## Dataset section:
+ + + +
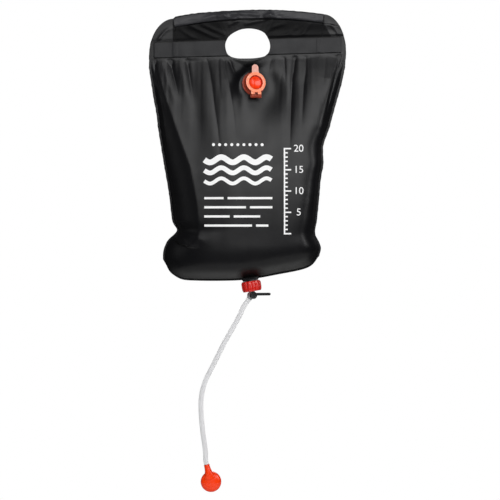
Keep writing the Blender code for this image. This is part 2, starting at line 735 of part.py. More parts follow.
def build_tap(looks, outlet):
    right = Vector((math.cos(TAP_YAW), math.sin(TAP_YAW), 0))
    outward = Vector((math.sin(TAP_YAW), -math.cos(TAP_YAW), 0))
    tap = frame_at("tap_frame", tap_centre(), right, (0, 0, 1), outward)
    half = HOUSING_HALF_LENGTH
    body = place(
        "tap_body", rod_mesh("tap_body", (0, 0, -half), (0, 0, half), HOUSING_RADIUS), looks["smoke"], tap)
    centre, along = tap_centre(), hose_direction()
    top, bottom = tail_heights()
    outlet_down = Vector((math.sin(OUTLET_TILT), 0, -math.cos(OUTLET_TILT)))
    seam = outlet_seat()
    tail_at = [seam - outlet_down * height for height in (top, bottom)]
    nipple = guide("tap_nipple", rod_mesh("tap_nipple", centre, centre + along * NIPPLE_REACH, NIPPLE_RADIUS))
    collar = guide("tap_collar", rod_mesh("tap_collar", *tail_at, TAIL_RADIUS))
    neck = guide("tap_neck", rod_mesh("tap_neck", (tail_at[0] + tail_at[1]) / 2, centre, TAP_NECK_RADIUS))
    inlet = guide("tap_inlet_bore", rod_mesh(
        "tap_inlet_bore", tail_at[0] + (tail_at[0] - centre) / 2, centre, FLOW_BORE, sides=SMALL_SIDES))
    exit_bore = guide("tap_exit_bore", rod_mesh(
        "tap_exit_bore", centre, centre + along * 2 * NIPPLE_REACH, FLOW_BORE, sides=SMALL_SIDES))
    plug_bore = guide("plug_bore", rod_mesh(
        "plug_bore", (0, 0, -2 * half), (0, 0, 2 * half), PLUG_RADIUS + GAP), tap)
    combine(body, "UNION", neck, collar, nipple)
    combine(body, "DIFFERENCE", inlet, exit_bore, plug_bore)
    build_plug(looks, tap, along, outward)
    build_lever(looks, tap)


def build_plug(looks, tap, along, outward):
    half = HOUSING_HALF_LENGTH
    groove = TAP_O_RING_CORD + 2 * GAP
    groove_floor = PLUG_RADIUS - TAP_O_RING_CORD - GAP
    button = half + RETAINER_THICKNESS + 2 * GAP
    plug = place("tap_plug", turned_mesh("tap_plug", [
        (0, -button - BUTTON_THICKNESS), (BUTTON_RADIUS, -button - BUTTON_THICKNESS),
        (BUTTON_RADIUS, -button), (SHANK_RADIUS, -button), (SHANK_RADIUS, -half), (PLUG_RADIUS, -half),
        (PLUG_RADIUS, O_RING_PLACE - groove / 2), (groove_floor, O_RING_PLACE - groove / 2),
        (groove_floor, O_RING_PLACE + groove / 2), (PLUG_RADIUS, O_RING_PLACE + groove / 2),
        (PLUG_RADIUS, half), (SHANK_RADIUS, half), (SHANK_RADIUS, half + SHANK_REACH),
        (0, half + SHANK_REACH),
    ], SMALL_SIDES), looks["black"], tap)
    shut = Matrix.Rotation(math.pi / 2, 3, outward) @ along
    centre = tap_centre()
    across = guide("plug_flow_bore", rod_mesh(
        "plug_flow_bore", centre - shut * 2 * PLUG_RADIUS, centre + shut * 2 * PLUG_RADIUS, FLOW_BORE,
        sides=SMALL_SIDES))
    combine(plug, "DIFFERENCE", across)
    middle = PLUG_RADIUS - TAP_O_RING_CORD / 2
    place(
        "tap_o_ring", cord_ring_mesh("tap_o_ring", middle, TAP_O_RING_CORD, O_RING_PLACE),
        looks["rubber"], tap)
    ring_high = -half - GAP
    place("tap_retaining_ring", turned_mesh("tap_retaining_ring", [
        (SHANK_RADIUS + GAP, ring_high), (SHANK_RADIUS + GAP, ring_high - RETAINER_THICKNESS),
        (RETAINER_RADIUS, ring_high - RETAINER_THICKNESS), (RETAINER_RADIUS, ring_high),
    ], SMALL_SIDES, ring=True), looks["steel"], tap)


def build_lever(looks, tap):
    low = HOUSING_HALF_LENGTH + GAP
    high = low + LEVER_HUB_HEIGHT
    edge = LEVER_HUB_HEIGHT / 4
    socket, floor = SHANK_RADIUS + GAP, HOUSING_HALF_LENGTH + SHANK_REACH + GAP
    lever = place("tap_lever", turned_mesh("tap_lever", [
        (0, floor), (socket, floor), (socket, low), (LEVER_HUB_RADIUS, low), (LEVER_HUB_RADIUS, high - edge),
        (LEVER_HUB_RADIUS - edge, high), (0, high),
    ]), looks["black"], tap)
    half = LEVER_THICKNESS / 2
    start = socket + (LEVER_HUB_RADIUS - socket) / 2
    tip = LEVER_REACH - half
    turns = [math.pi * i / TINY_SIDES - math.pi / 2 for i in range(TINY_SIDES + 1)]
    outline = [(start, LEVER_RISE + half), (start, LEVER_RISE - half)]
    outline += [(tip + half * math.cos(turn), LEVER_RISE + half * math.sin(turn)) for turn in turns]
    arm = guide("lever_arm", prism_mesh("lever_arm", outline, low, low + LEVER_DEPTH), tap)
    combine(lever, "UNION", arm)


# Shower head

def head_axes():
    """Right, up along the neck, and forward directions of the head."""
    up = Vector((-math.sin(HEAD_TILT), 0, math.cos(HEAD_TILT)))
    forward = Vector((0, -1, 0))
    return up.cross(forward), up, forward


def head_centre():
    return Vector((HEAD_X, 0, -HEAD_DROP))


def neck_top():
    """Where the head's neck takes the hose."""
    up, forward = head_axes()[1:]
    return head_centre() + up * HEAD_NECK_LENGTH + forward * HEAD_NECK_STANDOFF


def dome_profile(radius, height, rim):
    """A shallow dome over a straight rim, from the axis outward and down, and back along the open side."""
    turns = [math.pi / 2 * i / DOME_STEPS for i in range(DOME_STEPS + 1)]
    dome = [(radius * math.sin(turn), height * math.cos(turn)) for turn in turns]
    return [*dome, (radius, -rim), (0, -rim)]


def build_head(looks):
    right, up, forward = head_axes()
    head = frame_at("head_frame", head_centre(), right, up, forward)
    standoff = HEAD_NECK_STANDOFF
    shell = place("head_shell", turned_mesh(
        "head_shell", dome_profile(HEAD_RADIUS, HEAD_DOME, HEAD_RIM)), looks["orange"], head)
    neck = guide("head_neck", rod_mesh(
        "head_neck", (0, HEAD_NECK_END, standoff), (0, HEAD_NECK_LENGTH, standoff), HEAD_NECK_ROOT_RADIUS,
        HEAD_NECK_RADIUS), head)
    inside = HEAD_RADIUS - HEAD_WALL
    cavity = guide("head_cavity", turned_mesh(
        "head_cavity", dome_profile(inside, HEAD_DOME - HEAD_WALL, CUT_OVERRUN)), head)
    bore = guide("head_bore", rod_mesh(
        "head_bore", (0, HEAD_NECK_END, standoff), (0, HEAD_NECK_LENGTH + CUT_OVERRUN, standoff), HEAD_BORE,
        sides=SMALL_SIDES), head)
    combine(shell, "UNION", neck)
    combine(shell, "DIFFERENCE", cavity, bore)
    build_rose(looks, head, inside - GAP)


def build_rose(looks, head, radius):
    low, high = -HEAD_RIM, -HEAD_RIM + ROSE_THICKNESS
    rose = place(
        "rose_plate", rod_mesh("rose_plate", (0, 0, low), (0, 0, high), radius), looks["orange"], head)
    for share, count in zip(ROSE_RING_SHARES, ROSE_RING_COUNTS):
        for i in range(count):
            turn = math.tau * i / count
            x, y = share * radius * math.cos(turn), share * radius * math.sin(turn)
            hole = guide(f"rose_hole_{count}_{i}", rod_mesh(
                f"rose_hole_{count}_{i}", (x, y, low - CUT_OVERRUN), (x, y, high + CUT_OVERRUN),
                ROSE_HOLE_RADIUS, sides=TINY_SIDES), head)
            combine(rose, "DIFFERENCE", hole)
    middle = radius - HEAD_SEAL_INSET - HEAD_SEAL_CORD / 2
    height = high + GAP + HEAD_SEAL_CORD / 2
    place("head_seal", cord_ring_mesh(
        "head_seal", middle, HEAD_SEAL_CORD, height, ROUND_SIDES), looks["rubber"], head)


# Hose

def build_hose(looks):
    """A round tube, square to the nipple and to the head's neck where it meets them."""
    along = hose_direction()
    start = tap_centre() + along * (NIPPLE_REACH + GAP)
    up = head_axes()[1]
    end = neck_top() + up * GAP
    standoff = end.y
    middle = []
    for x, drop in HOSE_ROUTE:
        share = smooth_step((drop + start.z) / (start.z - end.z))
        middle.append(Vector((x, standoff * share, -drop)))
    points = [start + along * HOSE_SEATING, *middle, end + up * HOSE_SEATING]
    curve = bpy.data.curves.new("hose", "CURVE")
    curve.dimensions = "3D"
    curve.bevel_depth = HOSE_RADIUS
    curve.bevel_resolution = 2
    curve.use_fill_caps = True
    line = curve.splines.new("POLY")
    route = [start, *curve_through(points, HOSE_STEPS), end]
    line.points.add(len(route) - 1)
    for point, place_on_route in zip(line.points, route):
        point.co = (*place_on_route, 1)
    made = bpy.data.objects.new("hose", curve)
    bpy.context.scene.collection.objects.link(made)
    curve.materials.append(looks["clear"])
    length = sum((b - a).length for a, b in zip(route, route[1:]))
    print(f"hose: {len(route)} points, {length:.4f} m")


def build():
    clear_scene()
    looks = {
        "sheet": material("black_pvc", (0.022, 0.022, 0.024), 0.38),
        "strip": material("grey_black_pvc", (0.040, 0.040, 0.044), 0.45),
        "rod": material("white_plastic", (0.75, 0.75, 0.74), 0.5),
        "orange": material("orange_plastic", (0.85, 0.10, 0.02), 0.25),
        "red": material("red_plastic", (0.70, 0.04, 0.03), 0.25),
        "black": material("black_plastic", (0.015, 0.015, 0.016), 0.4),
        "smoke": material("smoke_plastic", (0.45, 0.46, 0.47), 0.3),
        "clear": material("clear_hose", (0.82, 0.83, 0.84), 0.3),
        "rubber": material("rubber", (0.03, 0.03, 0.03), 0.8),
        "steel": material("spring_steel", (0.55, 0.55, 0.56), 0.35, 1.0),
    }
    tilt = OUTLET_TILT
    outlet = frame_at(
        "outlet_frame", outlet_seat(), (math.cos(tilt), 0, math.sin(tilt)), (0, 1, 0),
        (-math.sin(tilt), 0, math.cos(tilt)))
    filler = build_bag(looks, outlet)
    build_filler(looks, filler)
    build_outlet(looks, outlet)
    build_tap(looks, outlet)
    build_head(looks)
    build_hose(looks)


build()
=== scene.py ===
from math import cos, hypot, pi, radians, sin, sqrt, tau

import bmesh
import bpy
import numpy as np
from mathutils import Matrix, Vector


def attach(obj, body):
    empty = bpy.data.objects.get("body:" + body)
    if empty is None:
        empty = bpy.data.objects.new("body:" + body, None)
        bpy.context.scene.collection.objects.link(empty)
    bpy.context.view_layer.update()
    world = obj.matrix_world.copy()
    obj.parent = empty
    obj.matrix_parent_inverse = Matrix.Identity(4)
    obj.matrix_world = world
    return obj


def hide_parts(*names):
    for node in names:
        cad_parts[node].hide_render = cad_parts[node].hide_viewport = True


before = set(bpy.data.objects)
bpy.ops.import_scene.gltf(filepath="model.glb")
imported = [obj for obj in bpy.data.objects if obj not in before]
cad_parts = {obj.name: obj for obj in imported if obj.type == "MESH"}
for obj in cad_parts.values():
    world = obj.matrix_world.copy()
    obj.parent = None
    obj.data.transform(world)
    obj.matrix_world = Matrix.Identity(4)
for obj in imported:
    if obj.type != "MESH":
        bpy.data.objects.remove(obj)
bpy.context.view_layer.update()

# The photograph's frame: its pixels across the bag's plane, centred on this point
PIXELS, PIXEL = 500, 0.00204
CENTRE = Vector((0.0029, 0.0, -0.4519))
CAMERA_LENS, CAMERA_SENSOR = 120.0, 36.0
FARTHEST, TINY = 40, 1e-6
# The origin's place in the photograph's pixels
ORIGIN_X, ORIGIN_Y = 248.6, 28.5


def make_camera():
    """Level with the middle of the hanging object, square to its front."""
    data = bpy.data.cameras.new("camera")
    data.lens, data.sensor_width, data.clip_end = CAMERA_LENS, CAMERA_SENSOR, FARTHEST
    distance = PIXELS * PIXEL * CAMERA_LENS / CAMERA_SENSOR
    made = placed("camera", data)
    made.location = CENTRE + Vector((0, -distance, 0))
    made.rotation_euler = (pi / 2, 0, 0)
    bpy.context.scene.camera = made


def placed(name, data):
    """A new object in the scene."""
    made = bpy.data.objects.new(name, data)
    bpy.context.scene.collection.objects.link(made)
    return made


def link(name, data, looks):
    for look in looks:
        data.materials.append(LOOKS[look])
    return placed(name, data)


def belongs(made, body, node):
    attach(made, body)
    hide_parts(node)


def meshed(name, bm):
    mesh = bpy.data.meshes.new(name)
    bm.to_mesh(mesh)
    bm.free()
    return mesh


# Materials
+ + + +
## Aim of the task:
Return the exact lines from the line with "imported = [obj" to the line with "return made", inclusive of both, with nothing added.

## The reply:
imported = [obj for obj in bpy.data.objects if obj not in before]
cad_parts = {obj.name: obj for obj in imported if obj.type == "MESH"}
for obj in cad_parts.values():
    world = obj.matrix_world.copy()
    obj.parent = None
    obj.data.transform(world)
    obj.matrix_world = Matrix.Identity(4)
for obj in imported:
    if obj.type != "MESH":
        bpy.data.objects.remove(obj)
bpy.context.view_layer.update()

# The photograph's frame: its pixels across the bag's plane, centred on this point
PIXELS, PIXEL = 500, 0.00204
CENTRE = Vector((0.0029, 0.0, -0.4519))
CAMERA_LENS, CAMERA_SENSOR = 120.0, 36.0
FARTHEST, TINY = 40, 1e-6
# The origin's place in the photograph's pixels
ORIGIN_X, ORIGIN_Y = 248.6, 28.5


def make_camera():
    """Level with the middle of the hanging object, square to its front."""
    data = bpy.data.cameras.new("camera")
    data.lens, data.sensor_width, data.clip_end = CAMERA_LENS, CAMERA_SENSOR, FARTHEST
    distance = PIXELS * PIXEL * CAMERA_LENS / CAMERA_SENSOR
    made = placed("camera", data)
    made.location = CENTRE + Vector((0, -distance, 0))
    made.rotation_euler = (pi / 2, 0, 0)
    bpy.context.scene.camera = made


def placed(name, data):
    """A new object in the scene."""
    made = bpy.data.objects.new(name, data)
    bpy.context.scene.collection.objects.link(made)
    return made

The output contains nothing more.